Lightweight Review Strategies for Edge Nodes: Updating Models Without Sacrificing Real-Time Performance

On a production line, real-time performance is non-negotiable. Calculating complex loss functions every time the line switches products will absolutely kill your cycle time. That’s why we recommend an "offline update, online inference" strategy. On the hardware node, you only need to keep a lightweight caching mechanism. When the line is paused for a changeover, use that downtime to import the statistics into the model for calibration. This lowers the CPU load on your edge devices and boosts overall system efficiency. To push performance further, we can also integrate techniques like model quantization and pruning.

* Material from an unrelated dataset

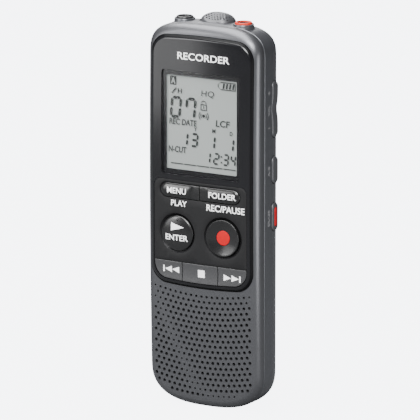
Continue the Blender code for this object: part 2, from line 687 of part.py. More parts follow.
def make_upper_end():
    for name, ring_name, side, finish in (("headphone_jack", "headphone_ring", -1, "chip_black"),
                                          ("mic_jack", "mic_jack_ring", 1, "orange_red")):
        x = side * JACK_X
        body = box(name, (x - 3.0 * MM, x + 3.0 * MM), (JACK_Y - 2.45 * MM, JACK_Y + 2.6 * MM),
                   (101 * MM, 111.2 * MM), "chip_black", 0.3 * MM)
        bore = turned("cutter", (x, JACK_Y), "Z",
                      [(JACK_BORE, 102.5 * MM), (JACK_BORE, 113 * MM)], "rubber", 24)
        cut(body, bore)
        lip = [(JACK_BORE, 111.5 * MM), (RING_RADIUS, 111.5 * MM),
               (RING_RADIUS, RING_TOP - 0.3 * MM), (RING_RADIUS - 0.3 * MM, RING_TOP),
               (JACK_BORE + 0.2 * MM, RING_TOP), (JACK_BORE, RING_TOP - 0.2 * MM),
               (JACK_BORE, 111.5 * MM)]
        turned(ring_name, (x, JACK_Y), "Z", lip, finish, 28)

    footprint = dome_outline()
    rings = [[(x, y, 112.0 * MM) for x, y in footprint],
             [(x, y, 114.6 * MM) for x, y in footprint]]
    for i in range(1, 5):
        angle = math.pi / 2 * i / 5
        shrink = math.cos(angle)
        level = 114.6 * MM + (DOME_TOP - 114.6 * MM) * math.sin(angle)
        rings.append([(x * (0.55 + 0.45 * shrink), 0.6 * MM + (y - 0.6 * MM) *
                       (0.45 + 0.55 * shrink), level) for x, y in footprint])
    bm = bmesh.new()
    stack_rings(bm, rings)
    cover = add_mesh("mic_cover", bm, "case_grey")
    cut(cover, box_cutter((-4.0 * MM, 4.0 * MM), (-2.0 * MM, 3.2 * MM), (110 * MM, 114.8 * MM)))
    turned("mic_boot", (0, 0.6 * MM), "Z",
           [(2.4 * MM, 107.4 * MM), (3.2 * MM, 107.4 * MM), (3.2 * MM, 111.7 * MM),
            (2.4 * MM, 111.7 * MM), (2.4 * MM, 107.4 * MM)], "rubber", 24)
    turned("mic_capsule", (0, 0.6 * MM), "Z",
           [(2.1 * MM, 108 * MM), (2.1 * MM, 111.4 * MM)], "steel", 20)


# ---- Side controls ------------------------------------------------------------------
def side_key(name, low, high, finish):
    """Push button, drawn from the front: a bar with rounded-off outer corners."""
    outer = HALF_WIDTH + SIDE_KEY_PROUD
    outline = [(SIDE_KEY_INNER, low), (outer - 0.4 * MM, low), (outer, low + 0.5 * MM),
               (outer, high - 0.5 * MM), (outer - 0.4 * MM, high), (SIDE_KEY_INNER, high)]
    return prism(name, outline, "Y", SIDE_KEY_Y - SIDE_KEY_HALF, SIDE_KEY_Y + SIDE_KEY_HALF,
                 finish)


def make_side_controls():
    outer = HALF_WIDTH + SIDE_KEY_PROUD
    middle = (ROCKER_LOW + ROCKER_HIGH) / 2
    outline = [(16.4 * MM, ROCKER_LOW)]
    steps = 16
    for i in range(steps + 1):
        z = ROCKER_LOW + (ROCKER_HIGH - ROCKER_LOW) * i / steps
        share = (z - middle) / (ROCKER_HIGH - middle)
        waist = 0.45 * MM * math.exp(-(share / 0.28) ** 2)
        end = 0.4 * MM * max(0.0, (abs(share) - 0.85) / 0.15) ** 2
        outline.append((outer - waist - end, z))
    outline.append((16.4 * MM, ROCKER_HIGH))
    rocker = prism("volume_rocker", outline, "Y", SIDE_KEY_Y - SIDE_KEY_HALF,
                   SIDE_KEY_Y + SIDE_KEY_HALF, "rear_grey")
    set_origin(rocker, 17.2 * MM, SIDE_KEY_Y, middle)

    repeat = side_key("repeat_button", REPEAT_LOW, REPEAT_HIGH, "rear_grey")
    set_origin(repeat, outer, SIDE_KEY_Y, (REPEAT_LOW + REPEAT_HIGH) / 2)

    erase = side_key("erase_button", ERASE_LOW, ERASE_HIGH, "rear_grey")
    stripe_y = (SIDE_KEY_Y - 0.6 * MM, SIDE_KEY_Y + 0.6 * MM)
    stripe_z = (ERASE_LOW + 1.4 * MM, ERASE_HIGH - 1.4 * MM)
    cut(erase, box_cutter((outer - 0.9 * MM, outer + 2 * MM),
                          (stripe_y[0] - 0.25 * MM, stripe_y[1] + 0.25 * MM),
                          (stripe_z[0] - 0.25 * MM, stripe_z[1] + 0.25 * MM)))
    set_origin(erase, outer, SIDE_KEY_Y, (ERASE_LOW + ERASE_HIGH) / 2)
    stripe = box("erase_stripe", (outer - 0.6 * MM, outer), stripe_y, stripe_z,
                 "orange_red")
    set_origin(stripe, outer, SIDE_KEY_Y, (ERASE_LOW + ERASE_HIGH) / 2)

    knob = box("hold_switch", (-outer, -16.4 * MM),
               (SIDE_KEY_Y - SIDE_KEY_HALF, SIDE_KEY_Y + SIDE_KEY_HALF),
               (SLIDER_LOW, SLIDER_HIGH), "rear_grey", 0.25 * MM)
    for i in range(4):
        z = SLIDER_LOW + (1.0 + i) * MM
        cut(knob, box_cutter((-outer - 1 * MM, -outer + 0.25 * MM), (-3 * MM, 4 * MM),
                             (z - 0.2 * MM, z + 0.2 * MM)))
    set_origin(knob, -outer, SIDE_KEY_Y, (SLIDER_LOW + SLIDER_HIGH) / 2)
    box("hold_switch_body", (-16.0 * MM, -13.4 * MM), (-1.2 * MM, 2.8 * MM),
        (83.5 * MM, 93.5 * MM), "steel", 0.2 * MM)

    shell = box("usb_socket", (-18.3 * MM, -9.8 * MM), (-1.6 * MM, 2.2 * MM),
                (USB_LOW, USB_HIGH), "steel")
    cut(shell, box_cutter((-20 * MM, -11 * MM), (-1.2 * MM, 1.8 * MM),
                          (USB_LOW + 0.4 * MM, USB_HIGH - 0.4 * MM)))
    tongue = box("tongue", (-16.8 * MM, -10.5 * MM), (-0.1 * MM, 0.7 * MM),
                 (USB_LOW + 1.5 * MM, USB_HIGH - 1.5 * MM), "steel")
    weld(shell, tongue)


# ---- Battery bay --------------------------------------------------------------------
def spring_rings(centre, start, length):
    """Sections of a conical coil wound along +Z."""
    turns, steps, sides, wire = 2.5, 12, 5, 0.28 * MM
    rings = []
    total = int(turns * steps)
    for i in range(total + 1):
        share = i / total
        angle = math.tau * turns * share
        radius = (2.9 - 1.3 * share) * MM
        out = (math.cos(angle), math.sin(angle))
        ring = []
        for k in range(sides):
            turn = math.tau * k / sides
            reach = radius + wire * math.cos(turn)
            ring.append((centre[0] + out[0] * reach, centre[1] + out[1] * reach,
                         start + length * share + wire * math.sin(turn)))
        rings.append(ring)
    return rings


def make_battery_bay():
    tray = box("battery_tray", (-12.4 * MM, 12.4 * MM), (-2.5 * MM, 6.0 * MM),
               (7.6 * MM, 58.6 * MM), "rear_grey")
    cut(tray, box_cutter((-11.3 * MM, 11.3 * MM), (-1.95 * MM, 12 * MM),
                         (8.4 * MM, 57.8 * MM)))
    for name, side in (("battery_cell_left", -1), ("battery_cell_right", 1)):
        profile = [(0, 0), (CELL_RADIUS - 0.5 * MM, 0), (CELL_RADIUS, 0.5 * MM),
                   (CELL_RADIUS, CELL_LENGTH - 1.3 * MM),
                   (CELL_RADIUS - 0.5 * MM, CELL_LENGTH - 0.8 * MM),
                   (1.9 * MM, CELL_LENGTH - 0.8 * MM), (1.9 * MM, CELL_LENGTH),
                   (0, CELL_LENGTH)]
        if side > 0:
            low = CELL_LOW
            placed = [(r, low + along) for r, along in profile]
        else:
            high = CELL_LOW + CELL_LENGTH
            placed = [(r, high - along) for r, along in profile]
        turned(name, (side * CELL_X, CELL_Y), "Z", placed, "cell", 28)
    for name, side, start, sign in (("battery_spring_right", 1, SPRING_LOW, 1),
                                    ("battery_spring_left", -1, SPRING_HIGH, -1)):
        bm = bmesh.new()
        stack_rings(bm, spring_rings((side * CELL_X, CELL_Y), start, sign * SPRING_LENGTH))
        add_mesh(name, bm, "steel")
    contact_y = (0.6 * MM, 5.6 * MM)
    low, high = 8.6 * MM, 57.3 * MM
    thick = 0.3 * MM
    reach = CELL_X + 4 * MM
    box("battery_bridge_contact", (-reach, reach), contact_y, (low, low + thick), "steel")
    for name, side in (("battery_contact_left", -1), ("battery_contact_right", 1)):
        spread = sorted((side * (CELL_X - 4 * MM), side * reach))
        box(name, spread, contact_y, (high, high + thick), "steel")


def make_case_screws():
    """Two screws in the upper back, with a cross recess in each head."""
    head, shank = 1.9 * MM, 0.9 * MM
    top = BACK_Y - 0.4 * MM
    for i, (x, z) in enumerate(SCREW_SPOTS):
        centre = (x * MM, z * MM)
        profile = [(shank, -3.4 * MM), (shank, top - 1.0 * MM), (head, top - 1.0 * MM),
                   (head, top - 0.3 * MM), (head - 0.4 * MM, top)]
        screw = turned(f"case_screw_{i + 1}", centre, "Y", profile, "steel", 20)
        for across, along in ((1.1, 0.25), (0.25, 1.1)):
            slot = box_cutter((centre[0] - across * MM, centre[0] + across * MM),
                              (top - 0.6 * MM, top + 1 * MM),
                              (centre[1] - along * MM, centre[1] + along * MM))
            cut(screw, slot)


def stand_on_origin():
    """Lift everything, so that the lowest point is level with the origin."""
    for piece in bpy.data.objects:
        piece.location.z += FOOT


def main():
    clear_scene()
    make_front_case()
    make_rear_case()
    make_battery_door()
    make_front_panel()
    make_key_plate()
    make_front_keys()
    make_keypad()
    make_display()
    make_boards()
    make_speaker()
    make_upper_end()
    make_side_controls()
    make_battery_bay()
    make_case_screws()
    stand_on_origin()


main()
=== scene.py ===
"""Handheld voice recorder: its visible shells, keys, display and finishes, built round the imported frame.

+X is the user's right, -Y the front with the display, +Z runs up the body. Sizes are in metres.
"""
import math

import bmesh
import bpy
import numpy as np
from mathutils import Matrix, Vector
from mathutils.geometry import delaunay_2d_cdt


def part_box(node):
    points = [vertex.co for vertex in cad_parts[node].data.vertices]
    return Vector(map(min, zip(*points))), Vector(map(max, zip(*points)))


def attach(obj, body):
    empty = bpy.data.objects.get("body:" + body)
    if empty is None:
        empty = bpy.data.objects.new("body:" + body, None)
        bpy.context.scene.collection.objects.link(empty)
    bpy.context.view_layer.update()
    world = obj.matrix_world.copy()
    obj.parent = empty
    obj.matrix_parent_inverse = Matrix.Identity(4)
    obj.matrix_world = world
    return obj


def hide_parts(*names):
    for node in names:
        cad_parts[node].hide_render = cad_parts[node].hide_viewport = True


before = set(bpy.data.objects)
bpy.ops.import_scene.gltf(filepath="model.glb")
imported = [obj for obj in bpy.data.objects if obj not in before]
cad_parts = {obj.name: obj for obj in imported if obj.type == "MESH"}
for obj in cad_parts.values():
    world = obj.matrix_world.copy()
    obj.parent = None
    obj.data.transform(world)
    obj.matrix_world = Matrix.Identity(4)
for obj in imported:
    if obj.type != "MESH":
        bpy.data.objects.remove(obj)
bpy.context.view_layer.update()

bl_info = {
    "name": "Voice Recorder Builder",
    "version": (1, 0, 0),
    "blender": (4, 5, 0),
    "location": "View3D > Sidebar > Recorder",
    "description": "Builds a handheld voice recorder round its mechanical frame",
    "category": "Object",
}

MM = 0.001

# ---- Sizes read from the frame -----------------------------------------------------------------
HALF_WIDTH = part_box("front_case")[1].x
BODY_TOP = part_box("front_case")[1].z
BACK_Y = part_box("rear_case")[1].y
FRONT_Y = -BACK_Y                      # crest of the glossy panel
RIM_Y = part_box("front_case")[1].y      # where the front case ends
REAR_RIM_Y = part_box("rear_case")[0].y
PANEL_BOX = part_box("front_panel")
PLATE_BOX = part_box("key_plate")
LENS_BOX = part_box("display_window")
LCD_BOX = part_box("lcd_module")
PILL_BOX = (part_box("menu_key")[0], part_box("folder_key")[1])
ROW_BOX = (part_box("rewind_key")[0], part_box("forward_key")[1])
ENTER_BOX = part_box("enter_key")
REC_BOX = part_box("rec_key")
ROCKER_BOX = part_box("volume_rocker")
REPEAT_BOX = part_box("repeat_button")
ERASE_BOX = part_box("erase_button")
STRIPE_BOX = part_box("erase_stripe")
HOLD_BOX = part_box("hold_switch")
USB_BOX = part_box("usb_socket")
DOOR_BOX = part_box("battery_door")
MIC_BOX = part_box("mic_cover")
RING_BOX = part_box("mic_jack_ring")

# ---- Shape of the body -------------------------------------------------------------------------
WALL = 1.3 * MM
ARCH_RADIUS = 300 * MM                 # front face, across the width
BOW_RADIUS = 1700 * MM                 # front face, along the height
BOW_CREST_Z = 67.9 * MM
PANEL_RISE = 0.8 * MM                  # the panel's face stands this far above the case
TOP_CAP, TOP_EXPONENT = 10 * MM, 3.2
BOTTOM_CAP, BOTTOM_EXPONENT = 12 * MM, 2.7
FRONT_ROLL = (2.5 * MM, 2.8 * MM, 3.2 * MM, 2.4 * MM)    # at the sides, in depth, top, bottom
REAR_ROLL = (12.8 * MM, 11.0 * MM, 8.5 * MM, 3.6 * MM)
OUTLINE_POINTS = 200                   # a multiple of four
RIM_ROUND = 0.12 * MM

PANEL_HALF = PANEL_BOX[1].x
PANEL_CORNER = 5.2 * MM
PANEL_END_BOW = 0.9 * MM
PANEL_DEPTH = 1.2 * MM
PANEL_BAND = 1.3 * MM
REVEAL = 0.12 * MM                     # hairline gap round the panel and the plates
PLATE_HALF = 15.6 * MM
FIELD_LOWER_CORNER, FIELD_UPPER_CORNER = 4.0 * MM, 2.2 * MM

ROW_TOP = ROW_BOX[1].z
ROW_DIVIDER = 6.0 * MM
KEY_BACK_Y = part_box("stop_key")[1].y

JACK_X = (RING_BOX[0].x + RING_BOX[1].x) / 2
JACK_Y = (RING_BOX[0].y + RING_BOX[1].y) / 2
RING_RADIUS = (RING_BOX[1].x - RING_BOX[0].x) / 2
JACK_BORE = 1.8 * MM
MIC_Y = (MIC_BOX[0].y + MIC_BOX[1].y) / 2
MIC_SLOPE = 0.52                       # rise of the cover's scooped face towards the back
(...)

Besides keeping old knowledge, we have to prevent overfitting. When we force the model to keep old features, it can sometimes hurt the accuracy of the new task. Here, we can introduce a dynamic weight factor to adjust the contribution of the loss function based on current product diversity. It’s like the integral (I) term in a PID controller—it helps us find the sweet spot between stability (old knowledge) and fast response (new knowledge). This kind of dynamic adjustment ensures a more robust edge AI application.

Note: On resource-constrained nodes, updating the cache too frequently will spike CPU usage. It’s best to tie cache updates into your production schedule, performing them only when the product type changes to avoid unnecessary calculations during continuous processing.

The essence of automation is always "simple and reliable." We don't necessarily need the biggest, most advanced models; we just need a statistics-based caching mechanism to give existing models more adaptability. The next time you’re stuck on a line that switches products constantly and your industrial PC is already maxed out, try starting with feature statistics—it turns complex problems into the kind of industrial control logic we all know. This approach works for more than just visual inspection; it’s great for voice recognition and sensor data analysis too. Through lightweight knowledge distillation, we can solve catastrophic forgetting and build smarter, more reliable industrial applications on the edge.